▶ WHAT TO PRODUCE
Begin at the first line and end at the line containing "from mathutils import Matrix, Vector". Extract exactly those lines.

▶ RAW DATA
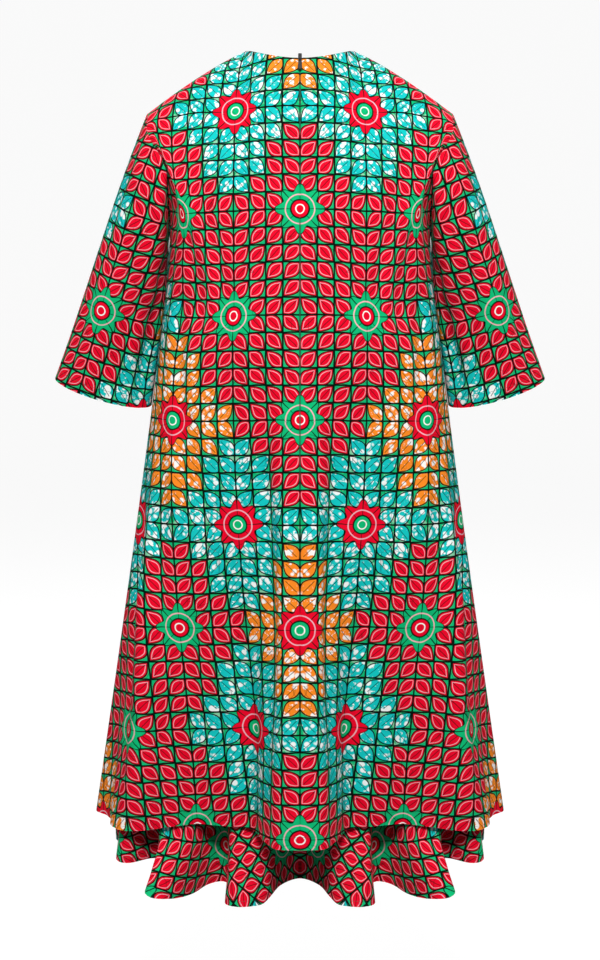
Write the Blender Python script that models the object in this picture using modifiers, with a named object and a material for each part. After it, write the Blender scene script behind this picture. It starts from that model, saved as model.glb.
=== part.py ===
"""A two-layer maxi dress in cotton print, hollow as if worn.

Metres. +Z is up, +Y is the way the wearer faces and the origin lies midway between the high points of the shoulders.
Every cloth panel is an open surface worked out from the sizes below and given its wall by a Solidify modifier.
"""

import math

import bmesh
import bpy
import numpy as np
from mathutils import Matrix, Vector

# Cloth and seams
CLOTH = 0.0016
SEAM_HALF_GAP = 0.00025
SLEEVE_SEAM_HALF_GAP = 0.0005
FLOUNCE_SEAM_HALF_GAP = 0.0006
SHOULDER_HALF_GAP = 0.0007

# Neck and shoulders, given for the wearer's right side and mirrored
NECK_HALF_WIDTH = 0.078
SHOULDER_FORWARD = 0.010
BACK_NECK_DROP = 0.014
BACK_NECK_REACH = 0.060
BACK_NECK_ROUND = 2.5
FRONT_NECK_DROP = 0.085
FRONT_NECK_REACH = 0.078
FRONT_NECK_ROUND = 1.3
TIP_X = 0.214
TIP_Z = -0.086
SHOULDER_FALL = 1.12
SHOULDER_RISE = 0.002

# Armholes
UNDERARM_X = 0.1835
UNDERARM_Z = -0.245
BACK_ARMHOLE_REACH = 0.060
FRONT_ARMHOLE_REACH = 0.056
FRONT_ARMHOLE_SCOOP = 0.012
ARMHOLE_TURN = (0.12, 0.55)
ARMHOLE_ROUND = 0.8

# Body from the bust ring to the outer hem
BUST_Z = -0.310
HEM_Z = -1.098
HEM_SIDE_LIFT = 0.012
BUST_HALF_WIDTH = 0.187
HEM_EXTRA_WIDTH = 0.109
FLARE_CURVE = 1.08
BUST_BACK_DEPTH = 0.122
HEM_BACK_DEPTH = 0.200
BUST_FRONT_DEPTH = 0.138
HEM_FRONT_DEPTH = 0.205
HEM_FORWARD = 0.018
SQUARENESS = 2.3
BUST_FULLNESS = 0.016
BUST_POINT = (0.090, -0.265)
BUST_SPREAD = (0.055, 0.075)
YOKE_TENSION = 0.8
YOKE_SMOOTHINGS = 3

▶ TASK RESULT
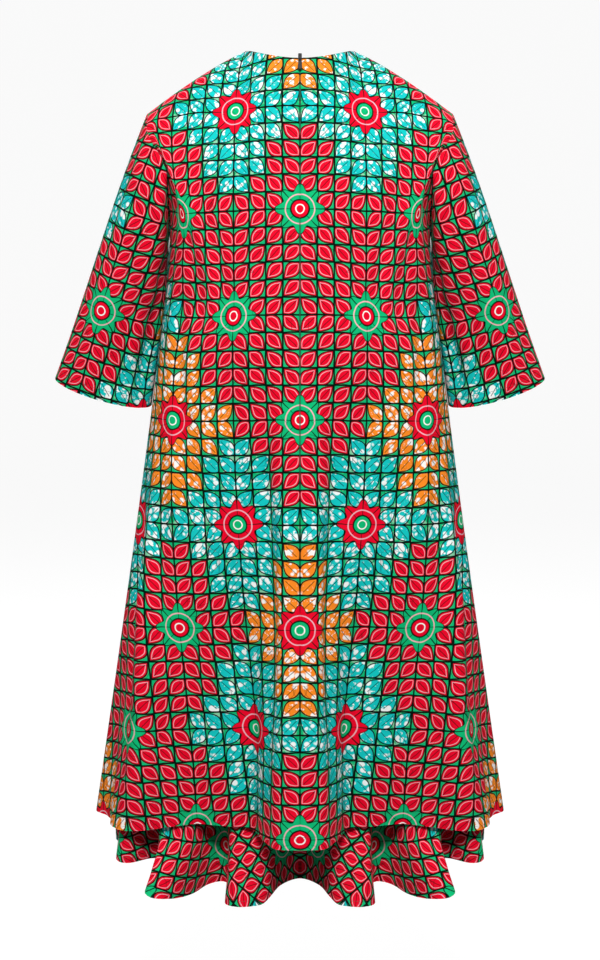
Write the Blender Python script that models the object in this picture using modifiers, with a named object and a material for each part. After it, write the Blender scene script behind this picture. It starts from that model, saved as model.glb.
=== part.py ===
"""A two-layer maxi dress in cotton print, hollow as if worn.

Metres. +Z is up, +Y is the way the wearer faces and the origin lies midway between the high points of the shoulders.
Every cloth panel is an open surface worked out from the sizes below and given its wall by a Solidify modifier.
"""

import math

import bmesh
import bpy
import numpy as np
from mathutils import Matrix, Vector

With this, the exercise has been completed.